** YOUR TASK **
Starting at the line that contains "obj.matrix_world = world" and stopping at the line that contains "obj.data.transform(world)", repeat every line exactly, the two end lines included, and nothing else.

[Start DATA BLOCK]

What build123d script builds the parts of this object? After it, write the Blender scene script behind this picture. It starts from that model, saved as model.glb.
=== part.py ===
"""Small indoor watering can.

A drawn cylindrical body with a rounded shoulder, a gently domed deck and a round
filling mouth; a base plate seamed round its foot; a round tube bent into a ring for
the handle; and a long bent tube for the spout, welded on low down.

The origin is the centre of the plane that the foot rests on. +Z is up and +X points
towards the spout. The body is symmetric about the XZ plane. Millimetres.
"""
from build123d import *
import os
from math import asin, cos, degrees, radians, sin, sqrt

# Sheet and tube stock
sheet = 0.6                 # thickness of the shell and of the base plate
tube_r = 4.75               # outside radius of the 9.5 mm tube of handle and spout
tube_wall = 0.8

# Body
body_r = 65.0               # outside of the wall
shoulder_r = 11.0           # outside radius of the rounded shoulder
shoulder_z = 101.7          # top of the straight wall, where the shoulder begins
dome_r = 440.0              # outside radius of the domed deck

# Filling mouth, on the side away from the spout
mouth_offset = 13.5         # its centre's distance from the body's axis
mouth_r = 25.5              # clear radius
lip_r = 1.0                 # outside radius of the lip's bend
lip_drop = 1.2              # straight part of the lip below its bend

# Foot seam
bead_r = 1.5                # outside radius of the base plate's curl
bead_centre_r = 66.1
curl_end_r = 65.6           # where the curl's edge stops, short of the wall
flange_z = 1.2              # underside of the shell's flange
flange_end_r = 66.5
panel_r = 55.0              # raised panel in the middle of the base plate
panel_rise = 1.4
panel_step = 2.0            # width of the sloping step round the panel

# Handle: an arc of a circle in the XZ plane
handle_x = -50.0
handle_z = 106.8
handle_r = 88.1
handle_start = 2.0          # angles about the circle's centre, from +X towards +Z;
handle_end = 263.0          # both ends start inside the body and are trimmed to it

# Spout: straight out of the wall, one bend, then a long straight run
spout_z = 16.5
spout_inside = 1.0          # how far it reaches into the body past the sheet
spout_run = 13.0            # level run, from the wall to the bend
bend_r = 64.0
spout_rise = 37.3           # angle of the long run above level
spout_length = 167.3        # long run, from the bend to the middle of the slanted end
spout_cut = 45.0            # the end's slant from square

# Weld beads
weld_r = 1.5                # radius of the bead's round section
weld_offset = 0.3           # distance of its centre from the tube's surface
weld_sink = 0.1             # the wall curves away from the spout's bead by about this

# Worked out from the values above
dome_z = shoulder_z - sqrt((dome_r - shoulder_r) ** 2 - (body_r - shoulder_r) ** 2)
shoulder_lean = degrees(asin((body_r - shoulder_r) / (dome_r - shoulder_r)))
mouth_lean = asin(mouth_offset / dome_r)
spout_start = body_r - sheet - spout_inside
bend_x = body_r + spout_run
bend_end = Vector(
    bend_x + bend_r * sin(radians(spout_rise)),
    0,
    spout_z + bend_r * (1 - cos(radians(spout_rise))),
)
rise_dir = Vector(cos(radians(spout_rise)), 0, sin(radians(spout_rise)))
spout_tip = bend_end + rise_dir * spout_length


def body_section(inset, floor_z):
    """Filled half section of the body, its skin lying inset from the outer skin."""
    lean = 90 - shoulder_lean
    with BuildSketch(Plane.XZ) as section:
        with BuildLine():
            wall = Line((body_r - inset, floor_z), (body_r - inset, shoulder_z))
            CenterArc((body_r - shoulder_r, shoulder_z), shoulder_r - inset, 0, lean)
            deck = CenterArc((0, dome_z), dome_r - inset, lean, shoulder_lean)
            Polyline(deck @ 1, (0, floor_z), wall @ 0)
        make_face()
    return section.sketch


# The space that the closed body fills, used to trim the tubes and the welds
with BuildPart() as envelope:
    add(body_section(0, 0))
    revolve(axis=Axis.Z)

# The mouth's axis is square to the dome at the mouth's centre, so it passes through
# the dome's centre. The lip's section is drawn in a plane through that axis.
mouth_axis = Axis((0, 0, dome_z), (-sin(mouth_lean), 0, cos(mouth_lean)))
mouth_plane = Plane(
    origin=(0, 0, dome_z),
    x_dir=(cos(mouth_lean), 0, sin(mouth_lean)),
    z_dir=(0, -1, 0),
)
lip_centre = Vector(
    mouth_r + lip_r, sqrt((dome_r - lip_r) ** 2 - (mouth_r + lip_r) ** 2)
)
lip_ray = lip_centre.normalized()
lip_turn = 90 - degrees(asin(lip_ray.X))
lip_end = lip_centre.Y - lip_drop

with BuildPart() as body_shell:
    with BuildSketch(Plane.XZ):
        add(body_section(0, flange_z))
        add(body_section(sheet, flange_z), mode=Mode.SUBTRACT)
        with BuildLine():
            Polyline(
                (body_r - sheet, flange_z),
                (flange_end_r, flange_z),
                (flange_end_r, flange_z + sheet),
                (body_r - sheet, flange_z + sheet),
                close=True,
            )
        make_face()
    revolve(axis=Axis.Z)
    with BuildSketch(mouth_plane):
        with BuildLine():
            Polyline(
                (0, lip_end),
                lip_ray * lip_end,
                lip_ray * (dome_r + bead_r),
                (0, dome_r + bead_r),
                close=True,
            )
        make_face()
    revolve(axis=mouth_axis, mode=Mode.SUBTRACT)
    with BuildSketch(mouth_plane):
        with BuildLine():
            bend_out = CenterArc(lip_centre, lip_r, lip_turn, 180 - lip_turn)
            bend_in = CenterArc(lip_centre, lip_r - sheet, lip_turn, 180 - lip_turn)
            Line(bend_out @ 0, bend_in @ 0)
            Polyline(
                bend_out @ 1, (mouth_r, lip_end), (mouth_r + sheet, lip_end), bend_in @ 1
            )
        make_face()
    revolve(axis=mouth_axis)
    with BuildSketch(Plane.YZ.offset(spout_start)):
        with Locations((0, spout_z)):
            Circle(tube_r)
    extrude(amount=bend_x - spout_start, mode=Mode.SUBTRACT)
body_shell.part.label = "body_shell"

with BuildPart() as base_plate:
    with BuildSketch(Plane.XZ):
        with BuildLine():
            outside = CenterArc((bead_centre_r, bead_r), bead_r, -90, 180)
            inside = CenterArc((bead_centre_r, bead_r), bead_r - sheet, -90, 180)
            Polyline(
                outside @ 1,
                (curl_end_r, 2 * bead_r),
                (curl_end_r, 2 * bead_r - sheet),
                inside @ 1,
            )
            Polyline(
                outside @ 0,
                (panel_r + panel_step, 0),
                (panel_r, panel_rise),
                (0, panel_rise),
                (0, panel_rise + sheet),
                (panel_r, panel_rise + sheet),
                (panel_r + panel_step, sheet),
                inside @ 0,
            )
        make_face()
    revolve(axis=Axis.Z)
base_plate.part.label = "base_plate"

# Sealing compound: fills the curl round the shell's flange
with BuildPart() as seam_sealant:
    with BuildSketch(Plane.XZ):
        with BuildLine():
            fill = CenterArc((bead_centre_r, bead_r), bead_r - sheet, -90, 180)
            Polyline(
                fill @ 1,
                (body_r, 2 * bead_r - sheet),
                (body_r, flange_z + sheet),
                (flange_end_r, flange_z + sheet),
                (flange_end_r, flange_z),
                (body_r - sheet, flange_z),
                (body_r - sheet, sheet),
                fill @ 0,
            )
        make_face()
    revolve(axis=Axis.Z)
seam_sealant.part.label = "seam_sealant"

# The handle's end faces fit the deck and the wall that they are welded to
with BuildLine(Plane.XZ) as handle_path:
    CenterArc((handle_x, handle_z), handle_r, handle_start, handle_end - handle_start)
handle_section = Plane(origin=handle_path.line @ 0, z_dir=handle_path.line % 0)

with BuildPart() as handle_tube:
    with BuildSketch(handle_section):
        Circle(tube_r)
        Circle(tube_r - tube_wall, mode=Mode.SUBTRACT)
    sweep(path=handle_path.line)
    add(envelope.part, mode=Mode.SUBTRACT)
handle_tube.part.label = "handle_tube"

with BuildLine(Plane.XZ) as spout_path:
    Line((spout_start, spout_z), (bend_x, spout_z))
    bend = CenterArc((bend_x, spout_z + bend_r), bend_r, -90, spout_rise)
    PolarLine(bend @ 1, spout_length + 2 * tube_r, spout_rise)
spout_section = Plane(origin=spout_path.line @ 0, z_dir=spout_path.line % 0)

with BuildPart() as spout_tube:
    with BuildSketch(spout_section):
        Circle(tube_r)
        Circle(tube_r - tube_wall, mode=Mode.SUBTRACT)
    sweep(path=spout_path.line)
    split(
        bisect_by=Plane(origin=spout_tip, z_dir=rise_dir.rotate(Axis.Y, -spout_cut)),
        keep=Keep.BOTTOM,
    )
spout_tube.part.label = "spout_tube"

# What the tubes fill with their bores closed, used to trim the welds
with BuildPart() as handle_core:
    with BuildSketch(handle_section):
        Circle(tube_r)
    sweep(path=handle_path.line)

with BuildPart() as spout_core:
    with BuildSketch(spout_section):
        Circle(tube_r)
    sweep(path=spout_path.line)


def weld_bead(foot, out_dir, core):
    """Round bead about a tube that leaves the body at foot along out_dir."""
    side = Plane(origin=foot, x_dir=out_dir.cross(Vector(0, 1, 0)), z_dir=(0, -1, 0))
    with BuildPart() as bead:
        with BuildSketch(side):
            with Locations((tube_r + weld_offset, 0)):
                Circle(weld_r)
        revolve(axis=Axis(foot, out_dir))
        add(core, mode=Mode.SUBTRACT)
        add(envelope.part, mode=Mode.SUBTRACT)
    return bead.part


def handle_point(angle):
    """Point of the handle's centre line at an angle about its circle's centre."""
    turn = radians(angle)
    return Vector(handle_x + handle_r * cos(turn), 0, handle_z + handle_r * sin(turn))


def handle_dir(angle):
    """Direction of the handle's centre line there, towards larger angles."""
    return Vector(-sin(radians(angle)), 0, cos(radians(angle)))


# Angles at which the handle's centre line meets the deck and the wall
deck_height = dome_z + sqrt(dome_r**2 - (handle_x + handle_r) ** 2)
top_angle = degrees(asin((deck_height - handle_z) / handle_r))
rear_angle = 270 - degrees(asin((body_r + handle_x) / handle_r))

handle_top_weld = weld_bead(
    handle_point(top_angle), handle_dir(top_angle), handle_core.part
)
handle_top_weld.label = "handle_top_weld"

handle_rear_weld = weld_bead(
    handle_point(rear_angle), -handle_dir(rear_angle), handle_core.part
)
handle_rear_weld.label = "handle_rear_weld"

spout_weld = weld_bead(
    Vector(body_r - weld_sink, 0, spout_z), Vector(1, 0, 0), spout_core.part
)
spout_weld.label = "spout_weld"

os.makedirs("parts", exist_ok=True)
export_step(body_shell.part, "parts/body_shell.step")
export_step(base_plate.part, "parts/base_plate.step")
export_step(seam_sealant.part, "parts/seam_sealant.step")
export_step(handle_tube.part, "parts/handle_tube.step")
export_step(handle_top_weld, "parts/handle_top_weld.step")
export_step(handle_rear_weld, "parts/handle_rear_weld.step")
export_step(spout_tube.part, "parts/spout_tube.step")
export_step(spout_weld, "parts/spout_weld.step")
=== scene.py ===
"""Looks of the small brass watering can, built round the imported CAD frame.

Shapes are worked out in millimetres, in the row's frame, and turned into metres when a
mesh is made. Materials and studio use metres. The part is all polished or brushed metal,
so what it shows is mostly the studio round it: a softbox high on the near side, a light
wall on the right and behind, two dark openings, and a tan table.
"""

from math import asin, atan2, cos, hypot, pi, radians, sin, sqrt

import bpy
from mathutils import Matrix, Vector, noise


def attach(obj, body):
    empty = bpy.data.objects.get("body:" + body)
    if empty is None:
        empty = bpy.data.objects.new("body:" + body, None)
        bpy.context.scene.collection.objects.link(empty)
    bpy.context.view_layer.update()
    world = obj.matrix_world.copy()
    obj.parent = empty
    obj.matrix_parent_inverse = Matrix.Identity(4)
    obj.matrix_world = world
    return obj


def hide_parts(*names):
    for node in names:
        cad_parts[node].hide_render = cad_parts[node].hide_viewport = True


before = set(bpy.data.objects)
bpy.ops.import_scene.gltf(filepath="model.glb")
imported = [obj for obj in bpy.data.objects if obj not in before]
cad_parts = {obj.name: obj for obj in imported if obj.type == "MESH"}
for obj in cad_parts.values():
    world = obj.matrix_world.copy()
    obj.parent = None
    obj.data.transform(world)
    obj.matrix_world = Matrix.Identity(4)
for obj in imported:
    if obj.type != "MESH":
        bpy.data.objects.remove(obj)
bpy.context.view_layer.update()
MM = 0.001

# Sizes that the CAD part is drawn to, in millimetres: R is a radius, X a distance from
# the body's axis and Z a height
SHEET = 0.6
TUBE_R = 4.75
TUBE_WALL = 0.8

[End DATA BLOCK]

** OUTPUT FOR THIS TASK **
    obj.matrix_world = world
    return obj


def hide_parts(*names):
    for node in names:
        cad_parts[node].hide_render = cad_parts[node].hide_viewport = True


before = set(bpy.data.objects)
bpy.ops.import_scene.gltf(filepath="model.glb")
imported = [obj for obj in bpy.data.objects if obj not in before]
cad_parts = {obj.name: obj for obj in imported if obj.type == "MESH"}
for obj in cad_parts.values():
    world = obj.matrix_world.copy()
    obj.parent = None
    obj.data.transform(world)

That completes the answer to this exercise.